In roughly the same time period that Hanssen was forking over many of the nation's most sensitive secrets to the Russians, Aldrich Ames was doing the same from his perch as a CIA counterintelligence officer. Over a nine year period beginning in 1985, Ames’s spying for Moscow compromised at least a hundred U.S. intelligence operations and resulted in the execution of at least ten U.S. human assets. He also revealed to the Russians the CIA’s espionage modus operandi. For this, Moscow paid him $4.6 million. Since 1994, Ames has been prisoner #40087-083 at the medium-security Federal Correctional Institution in Terre Haute, Indiana, serving a life sentence without parole.
Ana Montes was the U.S. Defense Intelligence Agency's senior analyst for Cuba. She had access to virtually all of our classified intelligence and policy planning on that country. Daughter of a U.S. Army colonel, for sixteen years she passed to Castro's intelligence service a veritable torrent of official secrets. Her treason led to the killing of a Green Beret. In contrast with Hanssen and Ames, Montes betrayed her country for ideological rather than monetary reasons. In late 2001, she was arrested for espionage and convicted shortly thereafter. Sentenced to 25 years, Ana Montes is federal inmate #25037-016, incarcerated at Fort Worth, Texas. She is scheduled to be released in early 2023.
Others deserving dishonorable mention (and for whom they spied) are John Walker (Russia), Ken and Gwendolyn Myers (Cuba), Jonathan Pollard, (Israel), Edward Lee Howard (Russia), Felix Bloch (Russia); Chelsea Manning (Wikileaks) - already pardoned by Obama. Pollard was recently released. Bloch, who was never formally charged, lives in obscurity. The others are now either in the slammer or are dead.
And back to General Michael Flynn. Flynn can be described as a combination of Gen. Jack D. Ripper, the deranged uber-patriot of Dr. Strangelove fame, and Col. Walter E. Kurtz, psychopathic rogue officer of Apocalypse Now. Add a heavy dollop of Capt. McCluskey, the on-the-take police chief in The Godfather.
Flynn surpassed his Peter Principle threshold sometime between O-7 (brigadier) and O-8 (major general). Named head of the Defense Intelligence Agency by President Obama, he was fired two years later for his chaotic management style leading to demoralization of employees, his extremist positions on fighting terrorism and an odd affinity for Russia. Following retirement, he was paid by Russia Today to attend a publicity event in Moscow at which he was seated next to Vladimir Putin.
A former Republican White House official, Stefan Halper, warned national security officials in 2014 that Flynn may have been compromised by the Russians. Former acting Attorney General Sally Yates made a similar warning to the White House in 2017, urging the Trump team not to hire Flynn. Finally, President Obama urged incoming President Trump not to hire the retired general on the same grounds.
Undeterred, Russophile Trump named Flynn his National Security Advisor.
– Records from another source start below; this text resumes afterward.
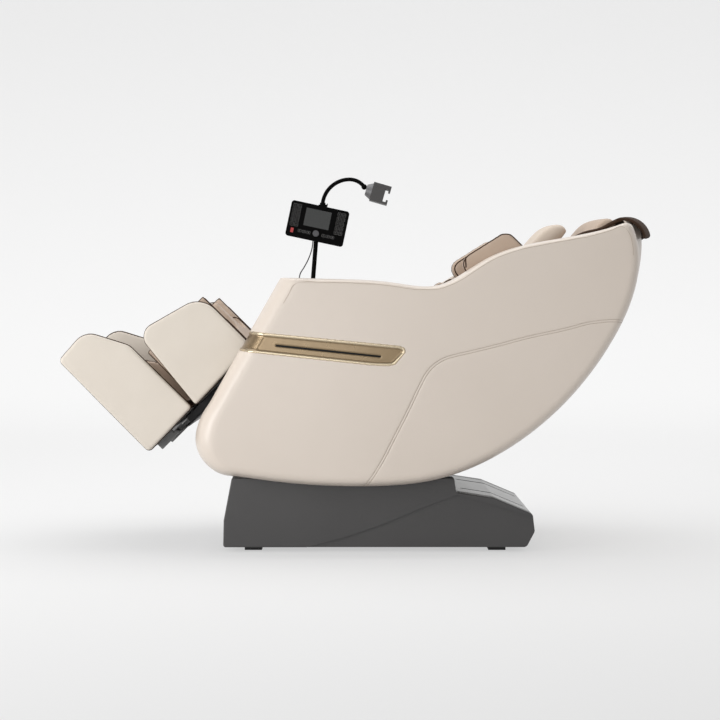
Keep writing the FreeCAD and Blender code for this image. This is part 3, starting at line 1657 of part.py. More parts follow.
def base_parts():
    base_frame()
    pivot_pins()
    for name, side in SIDES:
        base_side_cover(name, side)
    base_front_cover()
    rear_cover()
    mains_inlet()
    rubber_feet()
    control_box()
    actuator_bracket()


def body_parts():
    shells_and_trims()
    seat_frame()
    seat_pan()
    soft_parts()
    for name, side in SIDES:
        shoulder_wing(name, side)
        arm_pad(name, side)
    back_shell()
    hood_lip()
    head_pillow()


def leg_parts():
    for name, side in SIDES:
        calf_panel(name, side)
        foot_panel(name, side)
    calf_pad()
    foot_pad()
    legrest_frame()
    legrest_back_cover()
    footrest_frame()
    sole_plate()
    for name, side in SIDES:
        foot_rollers(name, side)


def mechanism_parts():
    guide_rails()
    massage_carriage()
    kneading_unit()
    actuator_tube()
    actuator_rod()


def control_parts():
    tablet_pole()
    swivel_bracket()
    tablet_hinge()
    tablet()
    keys()
    neck_clip()
    gooseneck()
    phone_clamp()
    clamp_jaw()
    tablet_lead()


def check_and_export():
    """Stops on any failed object, then writes one STEP file for each sub-part."""
    doc.recompute()
    for thing in doc.Objects:
        if "Invalid" in thing.State or "Error" in thing.State:
            owner = thing.getParentGeoFeatureGroup() or thing
            raise RuntimeError(f"{thing.Name} of {owner.Label} failed: {thing.State}")
    os.makedirs("parts", exist_ok=True)
    for part in PARTS:
        shape = part.Shape
        if shape.isNull() or not shape.isValid() or shape.Volume <= 0:
            raise RuntimeError(f"{part.Label} has no valid shape")
        shape.exportStep(f"parts/{part.Label}.step")
        print(f"{part.Label}: {len(shape.Solids)} solid, {shape.Volume / 1000:.1f} cm3")


base_parts()
body_parts()
leg_parts()
mechanism_parts()
control_parts()
check_and_export()
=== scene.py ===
"""Reclining massage chair: the finish of every surface, over the fixed construction.

The chair faces -X, the sitter's left is -Y, and the floor is z = 0. Lengths are metres.
"""
import math

import bmesh
import bpy
from mathutils import Matrix, Vector
from mathutils.bvhtree import BVHTree
from mathutils.kdtree import KDTree


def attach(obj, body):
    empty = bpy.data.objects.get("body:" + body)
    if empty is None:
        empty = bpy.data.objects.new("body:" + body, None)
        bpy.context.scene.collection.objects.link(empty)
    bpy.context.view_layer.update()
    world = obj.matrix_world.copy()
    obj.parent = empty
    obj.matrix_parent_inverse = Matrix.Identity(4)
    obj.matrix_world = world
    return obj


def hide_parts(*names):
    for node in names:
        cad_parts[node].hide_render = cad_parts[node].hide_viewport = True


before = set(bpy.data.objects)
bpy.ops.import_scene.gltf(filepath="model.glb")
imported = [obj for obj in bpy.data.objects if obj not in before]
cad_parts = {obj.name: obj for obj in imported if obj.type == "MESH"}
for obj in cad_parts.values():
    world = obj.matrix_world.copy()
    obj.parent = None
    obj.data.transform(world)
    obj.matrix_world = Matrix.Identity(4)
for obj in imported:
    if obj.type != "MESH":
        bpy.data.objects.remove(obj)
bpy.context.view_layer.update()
SIDES = (("left", -1), ("right", 1))
FAR = 1.0

# Studio: a pale paper floor that curves up into a pale wall, a broad soft lamp above the
# chair, one before its feet and one beside the camera, and the camera itself, level
# with the armrests and tipped a little down.
CAMERA_PLACE = (-0.005, -4.705, 0.776)
CAMERA_DIP = 2.112
CAMERA_LENS = 70.5
CAMERA_SENSOR = 36
FLOOR_LENGTH = 24
FLOOR_DEPTH = 11
FLOOR_MIDDLE = -1.5
CURVE_RADIUS = 3.0
CURVE_STEPS = 12
WALL_HEIGHT = 8
PAPER_TONE = (0.7, 0.7, 0.7)
GLOW_SHARE = 0.5
GLOW_NEAR, GLOW_AWAY = (-2.5, 0.86), (5.0, 1.42)
GLOW_LOW, GLOW_HIGH = (0.5, 1.0), (4.0, 0.85)
SKY_STRENGTH = 0.55
LAMPS = (
    ("overhead_lamp", (0, 0.3, 3.6), (0, 0, 0), (4.5, 3.0), 80),
    ("feet_lamp", (-3.6, -2.0, 1.1), (-0.2, 0, 0.5), (2.0, 2.0), 74),
    ("front_lamp", (-1.4, -5.0, 0.9), (0, 0, 0.5), (3.0, 1.6), 42),
)


def deselect():
    """Leaves edit mode, with nothing selected."""
    if bpy.context.object and bpy.context.object.mode != "OBJECT":
        bpy.ops.object.mode_set(mode="OBJECT")
    bpy.ops.object.select_all(action="DESELECT")


def take(piece):
    """Makes a piece the only one selected, and the active one."""
    deselect()
    piece.select_set(True)
    bpy.context.view_layer.objects.active = piece
    return piece


def new_finish(name, colour, roughness, metallic=0.0, specular=0.5, coat=0.0,
               coat_roughness=0.03):
    """A material with those values on its shader's own sockets."""
    finish = bpy.data.materials.new(name)
    finish.use_nodes = True
    sockets = finish.node_tree.nodes["Principled BSDF"].inputs
    sockets["Base Color"].default_value = (*colour, 1)
    sockets["Roughness"].default_value = roughness
    sockets["Metallic"].default_value = metallic
    sockets["Specular IOR Level"].default_value = specular
    sockets["Coat Weight"].default_value = coat
    sockets["Coat Roughness"].default_value = coat_roughness
    return finish


def ramp(nodes, start, end):
    """A node that leads from one (value, result) pair to another in a straight line."""
    node = nodes.new("ShaderNodeMapRange")
    node.inputs["From Min"].default_value, node.inputs["To Min"].default_value = start
    node.inputs["From Max"].default_value, node.inputs["To Max"].default_value = end
    return node


def joined(nodes, operation):
    """A node that works out one value from two."""
    node = nodes.new("ShaderNodeMath")
    node.operation = operation
    return node


def soft_lamp(name, place, aim, size, power):
    """A square soft box that lights towards a point."""
    lamp = bpy.data.objects.new(name, bpy.data.lights.new(name, "AREA"))
    bpy.context.collection.objects.link(lamp)
    lamp.data.shape = "RECTANGLE"
    lamp.data.size, lamp.data.size_y = size
    lamp.data.energy = power
    lamp.location = place
    lamp.rotation_euler = (Vector(aim) - Vector(place)).to_track_quat("-Z", "Y").to_euler()


camera = bpy.data.objects.new("camera", bpy.data.cameras.new("camera"))
bpy.context.collection.objects.link(camera)
camera.location = CAMERA_PLACE
camera.rotation_euler = (math.radians(90 - CAMERA_DIP), 0, 0)
camera.data.lens = CAMERA_LENS
camera.data.sensor_width = CAMERA_SENSOR
bpy.context.scene.camera = camera
bpy.context.scene.view_settings.view_transform = "Standard"

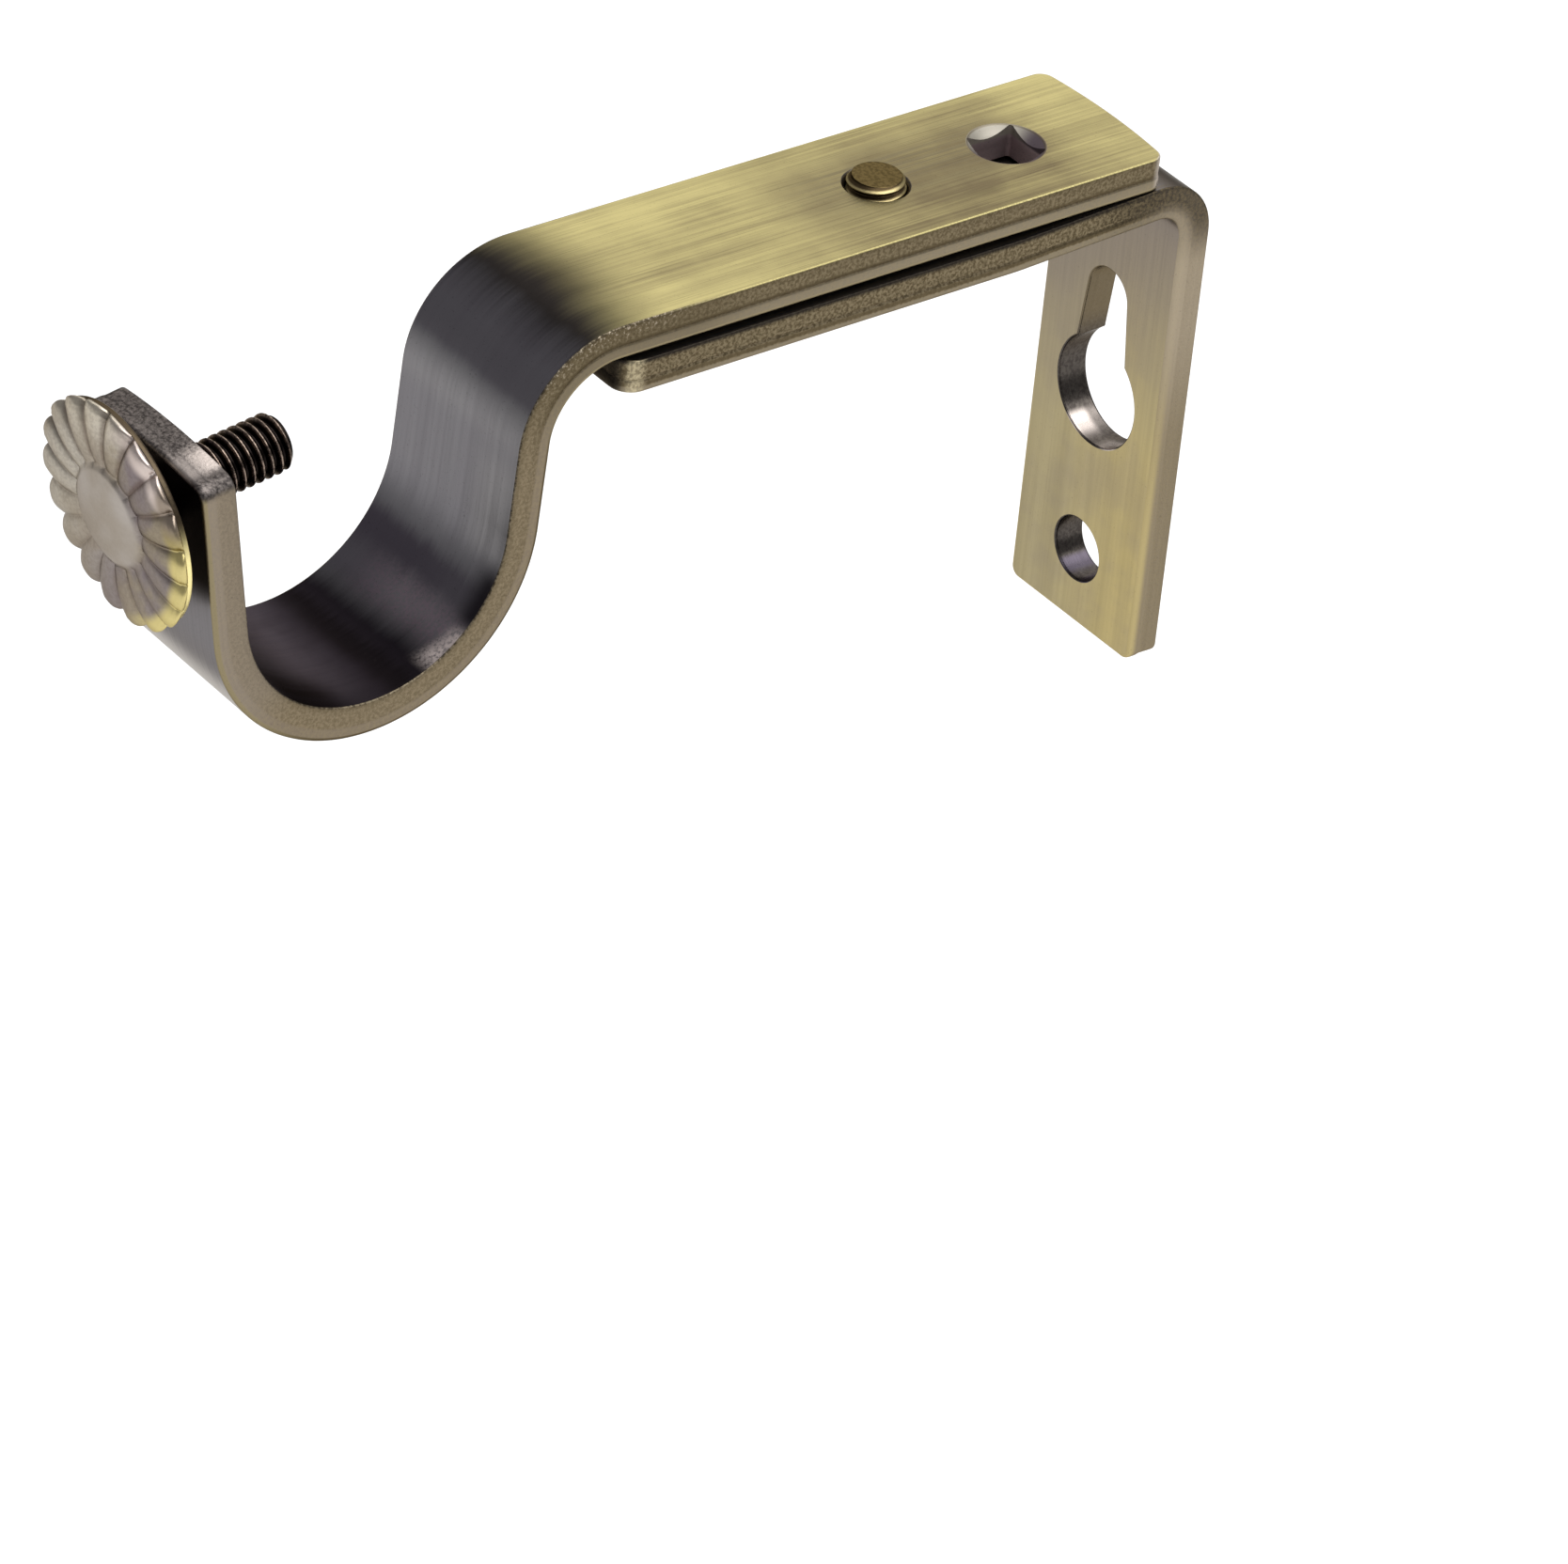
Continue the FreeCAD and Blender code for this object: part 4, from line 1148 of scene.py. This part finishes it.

Twenty-two days later, Flynn's less-than-illustrious White House career came to an abrupt end after he was caught lying to the FBI about promises he made to the Russian ambassador that Trump would go easy on Moscow. Flynn subsequently pled guilty twice to felony charges. He has since flip-flopped after Trump put the full force of the White House and Department of Justice toward trying to abort the case against him. He fired FBI Director Comey when the latter would not end the bureau's investigation of Flynn. As his shambolic presidency comes crashing down, Trump finally issued a full pardon to his General Ripper.
Flynn's other ass-hattery includes having been an undeclared paid agent of the Turkish government and receptivity to engineering the extradition, even kidnapping, of a Turkish dissident now living in exile in the U.S.
There is widespread suspicion that Flynn possesses knowledge of Trump's dealings with Russia that could incriminate him in a court of law. Now stripped of his fifth amendment right against self-incrimination, Flynn would have to tell the whole truth if called to testify.
But it's strikingly unfair for the Hanssen's and Ames's and Montes's of this country to have to do long-term or terminal time while the only American flag officer traitor since Benedict Arnold goes scot-free (so far).
Therefore, I am forming the "Fair Play for Traitors Committee." Equal justice demands that what's good for the general is good for all the other quislings now making license plates for ten cents an hour in federal prison. And while he's passing out pardons like Halloween candy to traitors like Roger Stone and (drum roll - it's coming!) Paul Manafort and all the other "coffee boys" who used the Stars & Stripes for toilet paper, President Trump must include those who were caught and convicted, or defected, or are awaiting extradition (yes, that's you, Julian "I Love Wikileaks" Assange) in his multi-page Presidential Bull.
And while he's at it, he may as well put his own name on the list. I have maintained since before he took office that Donald Trump is a witting asset of Russian intelligence. Others, including ex-intel officer Malcolm Nance, former CIA directors John Brennan and Mike Morrell, also believe Trump is either an active asset or a "useful idiot."
The American patriot-spy Nathan Hale said before being hanged by the British, "I only regret that I have but one life to lose for my country." One imagines Donald Trump saying, "I only regret that I have but one term to betray my country."